Verizon on Wednesday announced plans for the industry’s first commercial introduction of wireless 5G residential broadband service in as many as five U.S. markets late next year.
The nation’s largest wireless carrier conducted 5G trials in 11 markets this year and credited customer responses and its confidence in millimeter-wave spectrum technology for the initial fixed wireless commercial launch.
Verizon’s 5G residential service is expected to debut in Sacramento, Calif., in the second half of 2018. Ultimately, the company expects to roll out the service in three to five markets next year. Verizon said details about the launch and additional markets would be announced later.
Officials touted the wireless service’s unprecedented speeds and potential to revolutionize mobile, Internet of Things, 3D and virtual reality applications. The company projected the initial market opportunity for 5G residential broadband to be about 30 million households throughout the U.S.
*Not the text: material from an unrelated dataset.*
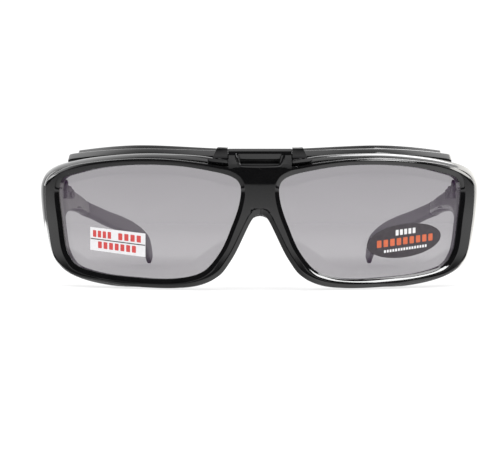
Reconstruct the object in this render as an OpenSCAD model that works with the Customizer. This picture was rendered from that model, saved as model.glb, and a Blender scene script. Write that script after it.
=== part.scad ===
// Flip-up sunglasses worn over ordinary glasses.
// A base frame with folding temples carries a pin above the bridge, and the
// lens frame swings up about that pin.
// Millimetres. +X is the wearer's left, +Y runs back to the ears, +Z is up.
// The base frame's rims and the temple tips stand on z = 0.

/* [Lens frame] */
// Width across the lens frame
front_width = 146.7; // [144:0.1:149]
// Height of the lens frame
front_height = 41.6; // [41:0.1:42]
// Width of each lens opening
lens_width = 61.9; // [61:0.1:62.4]
// Height of each lens opening
lens_height = 36.6; // [36:0.1:36.8]
// Half of the distance between the two lens openings
half_bridge = 6.05; // [5.8:0.05:6.4]
// Radius of the wrap round the face, seen from above
wrap_radius = 134; // [128:1:145]
// Thickness of the lens frame
front_thick = 4.0; // [3.7:0.1:4.1]
// Thickness of a lens
lens_thick = 1.6; // [1.2:0.1:1.7]
// Depth of the lens groove
groove = 1.0; // [0.8:0.05:1.1]

/* [Base frame] */
// Width across the base frame
base_width = 155.6; // [153:0.1:158]
// Height of the base frame's rim
base_height = 44.1; // [43.8:0.1:44.4]
// Thickness of the base frame's rim
base_thick = 4.6; // [4:0.1:5]
// How far the brow shelf reaches behind the rim
brow_reach = 9; // [6:0.5:10]
// Length of the nose wings behind the rim
wing_reach = 10; // [6:0.5:12]

/* [Flip hinge] */
// Height of the flip hinge's axis
pin_z = 42.3; // [42.2:0.05:42.4]
// Distance of the axis behind the bridge's front
pin_back = 2.9; // [2.8:0.05:3]
// Radius of the barrel
barrel_r = 2.4; // [2.3:0.05:2.5]
// Radius of the pin
pin_r = 0.8; // [0.7:0.05:0.85]
// Width of the lens frame's barrel
barrel_width = 19.8; // [19:0.1:20]

/* [Temples] */
// Distance from the bridge's front to the temple tips
overall_depth = 161.6; // [158:0.1:165]
// Distance from the bridge's front to the temple joint
joint_back = 37.1; // [36.8:0.05:37.3]
// Half of the distance between the temple hinge axes
hinge_half = 70.2; // [70:0.05:70.4]
// Height of the temple hinge's lower end
hinge_z = 30; // [29.5:0.1:30.2]
// Distance from the bridge's front to the soft sleeve
sleeve_back = 57; // [54:0.5:62]

/* [Labels] */
// Width of the square label
label_width = 20.4; // [16:0.1:21]
// Height of the square label
label_height = 7.6; // [6:0.1:9]
// Width of the oval label
oval_width = 27.4; // [20:0.1:29]
// Height of the oval label
oval_height = 10.8; // [9:0.1:12]

/* [Hidden] */
// Which node to draw
$fn = 96;
fit = 0.02;
gap = 0.3;
front_bottom = 0.3;
base_sink = 0.3;
base_front = front_thick + 0.4;
base_rear = base_front + base_thick;
lens_front = 1.3;
lens_rear = lens_front + lens_thick;
knuckle_r = 1.4;
knuckle_h = 1.85;
leaf_h = 6;
leaf_t = 0.8;
screw_r = 0.6;
rivet_r = 0.7;
lean = 16.9;
wall = 0.73;

// Colours
black = [0.06, 0.06, 0.065];
soft = [0.1, 0.1, 0.105];
smoke = [0.35, 0.35, 0.37, 0.55];
steel = [0.7, 0.7, 0.72];
paper = [0.95, 0.94, 0.93];
ink = [0.2, 0.17, 0.2];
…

Verizon CTO Hans Vestberg said that the launches would also “provide a strong framework for accelerating 5G’s future deployment on the global standards.”
“This is a landmark announcement for customers and investors who have been waiting for the 5G future to become a reality,” Vestberg said in a statement.
Verizon officials told analysts at a meeting Wednesday that 25 to 30 percent of the nation’s homes could be served by 5G fixed wireless and that it set a goal of achieving 20 to 30 percent of the overall market share, according to a note from MoffettNathanson.
The note said that although urban areas would likely see the first 5G services, rural areas could eventually be attractive for fixed wireless as well. Full national coverage, however, would likely take at least 10 years, analysts wrote, with Verizon’s market share goals taking even longer.
Other wireless companies, the note added, are likely to challenge Verizon both for overall market share and, potentially, in individual cities. But the analysis warned that market factors could lead some operators to skip cities in which competitors beat them to 5G.
“That would create a truly bizarre market dynamic that is almost unimaginable today, where each operator ‘owned’ different cities, not just for FWBB but also for 4G LTE,” analysts wrote.
AT&T also tested fixed wireless 5G technology this year. The company expanded to three new cities in the fall following its initial test launch in Austin last June.
Although industry observers have disagreed about the value of fixed wireless 5G deployments, SNS Research predicted in late August predicted that service revenue from fixed wireless 5G subscriptions would hit $1 billion by the end of 2019, largely due to early commercial rollouts from Verizon and AT&T.